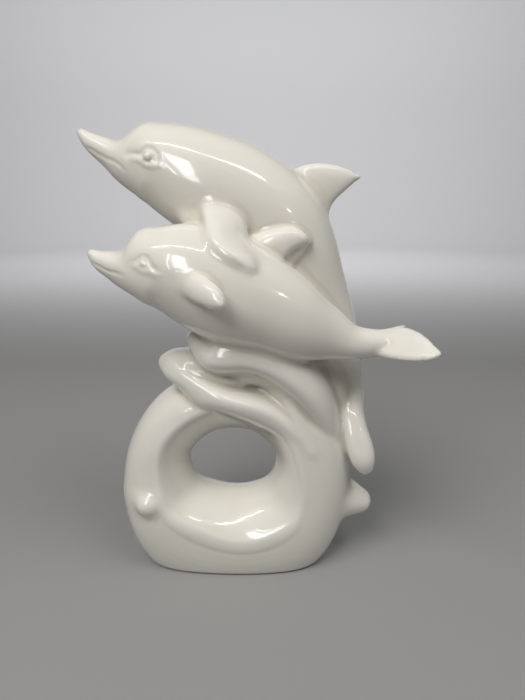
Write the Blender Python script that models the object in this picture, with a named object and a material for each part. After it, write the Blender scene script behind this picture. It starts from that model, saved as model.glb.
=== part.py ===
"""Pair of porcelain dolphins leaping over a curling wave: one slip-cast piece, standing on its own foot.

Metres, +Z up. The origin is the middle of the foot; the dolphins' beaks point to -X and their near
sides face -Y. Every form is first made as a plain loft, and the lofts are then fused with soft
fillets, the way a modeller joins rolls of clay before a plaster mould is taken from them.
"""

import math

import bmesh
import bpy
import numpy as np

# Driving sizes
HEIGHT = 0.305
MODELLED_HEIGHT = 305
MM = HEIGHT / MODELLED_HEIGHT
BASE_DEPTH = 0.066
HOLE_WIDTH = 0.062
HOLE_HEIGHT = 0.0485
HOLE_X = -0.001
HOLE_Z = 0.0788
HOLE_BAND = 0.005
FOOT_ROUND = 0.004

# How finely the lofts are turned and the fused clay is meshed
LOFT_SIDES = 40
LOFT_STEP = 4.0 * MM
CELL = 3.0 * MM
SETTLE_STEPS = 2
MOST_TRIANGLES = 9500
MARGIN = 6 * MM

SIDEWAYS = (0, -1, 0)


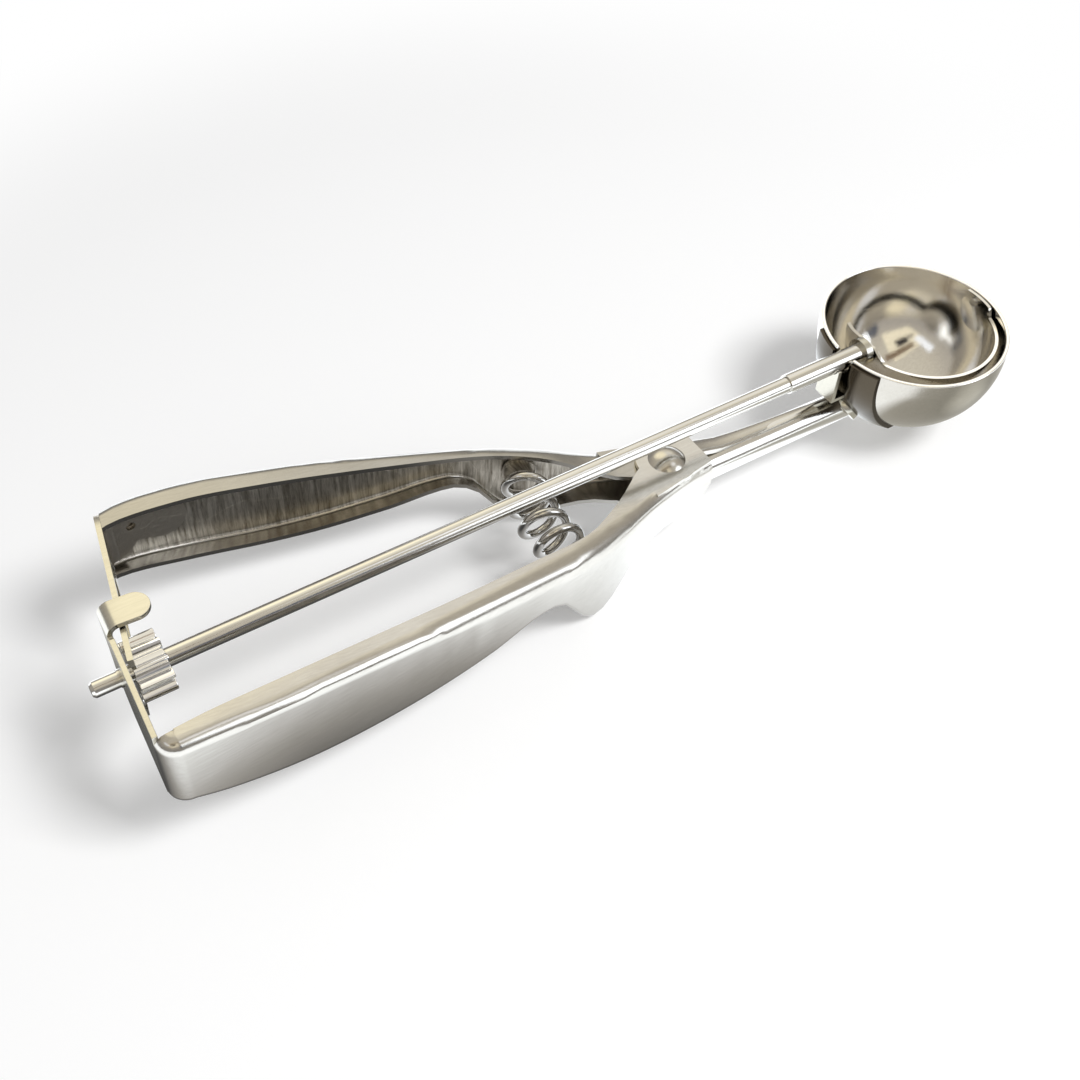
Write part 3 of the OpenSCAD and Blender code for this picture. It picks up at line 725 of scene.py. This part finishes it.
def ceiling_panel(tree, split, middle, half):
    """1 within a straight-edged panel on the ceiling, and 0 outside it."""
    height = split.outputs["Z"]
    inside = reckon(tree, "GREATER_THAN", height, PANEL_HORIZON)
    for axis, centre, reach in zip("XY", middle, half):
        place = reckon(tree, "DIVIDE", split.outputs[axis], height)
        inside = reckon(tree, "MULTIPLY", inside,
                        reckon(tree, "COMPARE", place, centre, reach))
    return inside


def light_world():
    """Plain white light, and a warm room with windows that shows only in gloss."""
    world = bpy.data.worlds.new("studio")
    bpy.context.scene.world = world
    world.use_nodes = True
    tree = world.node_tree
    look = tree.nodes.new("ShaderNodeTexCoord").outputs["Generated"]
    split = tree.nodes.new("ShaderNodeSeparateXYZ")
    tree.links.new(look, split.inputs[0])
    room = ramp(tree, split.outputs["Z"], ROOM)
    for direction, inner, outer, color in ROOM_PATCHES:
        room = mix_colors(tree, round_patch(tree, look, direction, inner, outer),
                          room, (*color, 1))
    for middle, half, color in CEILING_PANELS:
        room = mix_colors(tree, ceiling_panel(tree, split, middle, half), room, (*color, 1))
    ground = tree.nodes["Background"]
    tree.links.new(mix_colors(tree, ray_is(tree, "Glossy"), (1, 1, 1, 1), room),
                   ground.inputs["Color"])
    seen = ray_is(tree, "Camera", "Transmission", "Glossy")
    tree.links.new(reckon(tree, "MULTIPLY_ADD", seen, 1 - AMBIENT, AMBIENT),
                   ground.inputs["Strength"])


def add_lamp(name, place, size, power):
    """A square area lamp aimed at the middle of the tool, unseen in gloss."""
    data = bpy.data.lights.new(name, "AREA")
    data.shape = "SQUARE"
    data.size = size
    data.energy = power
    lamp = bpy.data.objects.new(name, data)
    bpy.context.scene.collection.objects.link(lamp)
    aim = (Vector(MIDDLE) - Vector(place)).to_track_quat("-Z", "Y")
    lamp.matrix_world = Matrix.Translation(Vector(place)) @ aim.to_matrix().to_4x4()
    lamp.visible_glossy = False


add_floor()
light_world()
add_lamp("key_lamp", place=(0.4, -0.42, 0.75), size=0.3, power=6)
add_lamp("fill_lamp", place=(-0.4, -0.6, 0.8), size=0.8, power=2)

◆ The request ◆
Write out all the lines again, exactly as they are.

◆ Answer to the exercise ◆
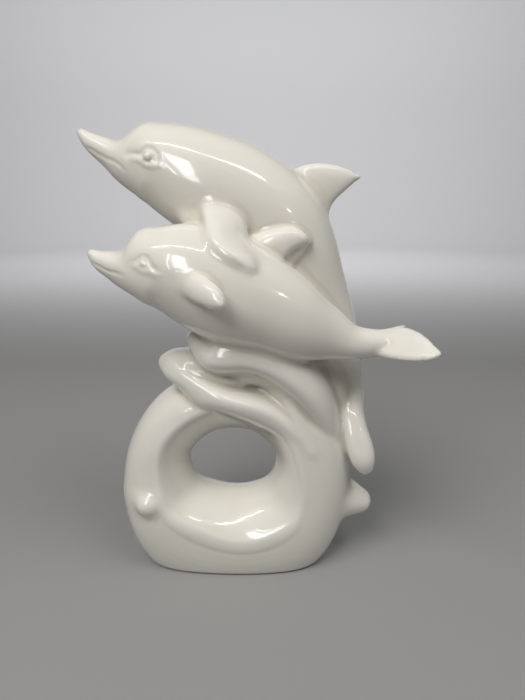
Write the Blender Python script that models the object in this picture, with a named object and a material for each part. After it, write the Blender scene script behind this picture. It starts from that model, saved as model.glb.
=== part.py ===
"""Pair of porcelain dolphins leaping over a curling wave: one slip-cast piece, standing on its own foot.

Metres, +Z up. The origin is the middle of the foot; the dolphins' beaks point to -X and their near
sides face -Y. Every form is first made as a plain loft, and the lofts are then fused with soft
fillets, the way a modeller joins rolls of clay before a plaster mould is taken from them.
"""

import math

import bmesh
import bpy
import numpy as np

# Driving sizes
HEIGHT = 0.305
MODELLED_HEIGHT = 305
MM = HEIGHT / MODELLED_HEIGHT
BASE_DEPTH = 0.066
HOLE_WIDTH = 0.062
HOLE_HEIGHT = 0.0485
HOLE_X = -0.001
HOLE_Z = 0.0788
HOLE_BAND = 0.005
FOOT_ROUND = 0.004

# How finely the lofts are turned and the fused clay is meshed
LOFT_SIDES = 40
LOFT_STEP = 4.0 * MM
CELL = 3.0 * MM
SETTLE_STEPS = 2
MOST_TRIANGLES = 9500
MARGIN = 6 * MM

SIDEWAYS = (0, -1, 0)


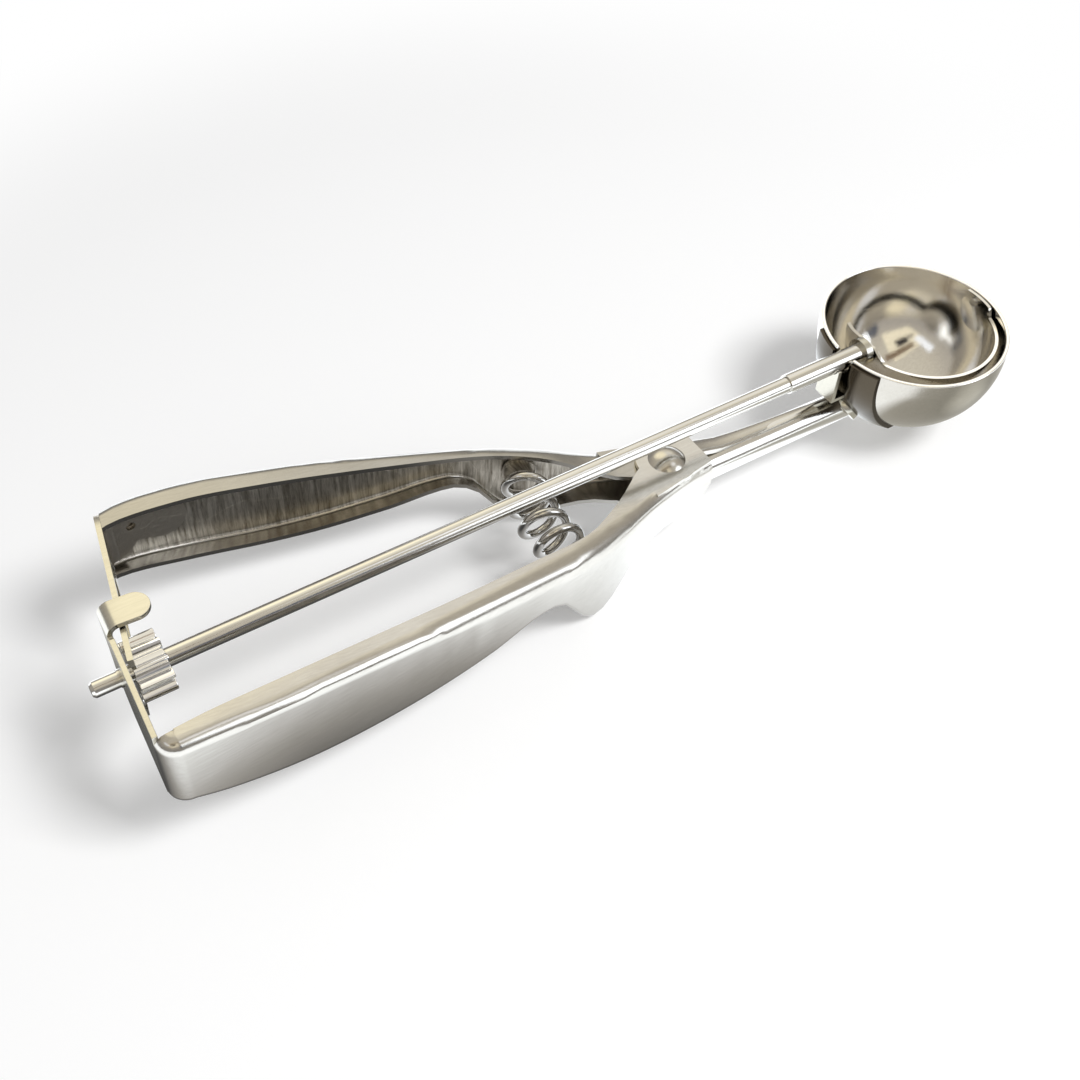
Write part 3 of the OpenSCAD and Blender code for this picture. It picks up at line 725 of scene.py. This part finishes it.
def ceiling_panel(tree, split, middle, half):
    """1 within a straight-edged panel on the ceiling, and 0 outside it."""
    height = split.outputs["Z"]
    inside = reckon(tree, "GREATER_THAN", height, PANEL_HORIZON)
    for axis, centre, reach in zip("XY", middle, half):
        place = reckon(tree, "DIVIDE", split.outputs[axis], height)
        inside = reckon(tree, "MULTIPLY", inside,
                        reckon(tree, "COMPARE", place, centre, reach))
    return inside


def light_world():
    """Plain white light, and a warm room with windows that shows only in gloss."""
    world = bpy.data.worlds.new("studio")
    bpy.context.scene.world = world
    world.use_nodes = True
    tree = world.node_tree
    look = tree.nodes.new("ShaderNodeTexCoord").outputs["Generated"]
    split = tree.nodes.new("ShaderNodeSeparateXYZ")
    tree.links.new(look, split.inputs[0])
    room = ramp(tree, split.outputs["Z"], ROOM)
    for direction, inner, outer, color in ROOM_PATCHES:
        room = mix_colors(tree, round_patch(tree, look, direction, inner, outer),
                          room, (*color, 1))
    for middle, half, color in CEILING_PANELS:
        room = mix_colors(tree, ceiling_panel(tree, split, middle, half), room, (*color, 1))
    ground = tree.nodes["Background"]
    tree.links.new(mix_colors(tree, ray_is(tree, "Glossy"), (1, 1, 1, 1), room),
                   ground.inputs["Color"])
    seen = ray_is(tree, "Camera", "Transmission", "Glossy")
    tree.links.new(reckon(tree, "MULTIPLY_ADD", seen, 1 - AMBIENT, AMBIENT),
                   ground.inputs["Strength"])


def add_lamp(name, place, size, power):
    """A square area lamp aimed at the middle of the tool, unseen in gloss."""
    data = bpy.data.lights.new(name, "AREA")
    data.shape = "SQUARE"
    data.size = size
    data.energy = power
    lamp = bpy.data.objects.new(name, data)
    bpy.context.scene.collection.objects.link(lamp)
    aim = (Vector(MIDDLE) - Vector(place)).to_track_quat("-Z", "Y")
    lamp.matrix_world = Matrix.Translation(Vector(place)) @ aim.to_matrix().to_4x4()
    lamp.visible_glossy = False


add_floor()
light_world()
add_lamp("key_lamp", place=(0.4, -0.42, 0.75), size=0.3, power=6)
add_lamp("fill_lamp", place=(-0.4, -0.6, 0.8), size=0.8, power=2)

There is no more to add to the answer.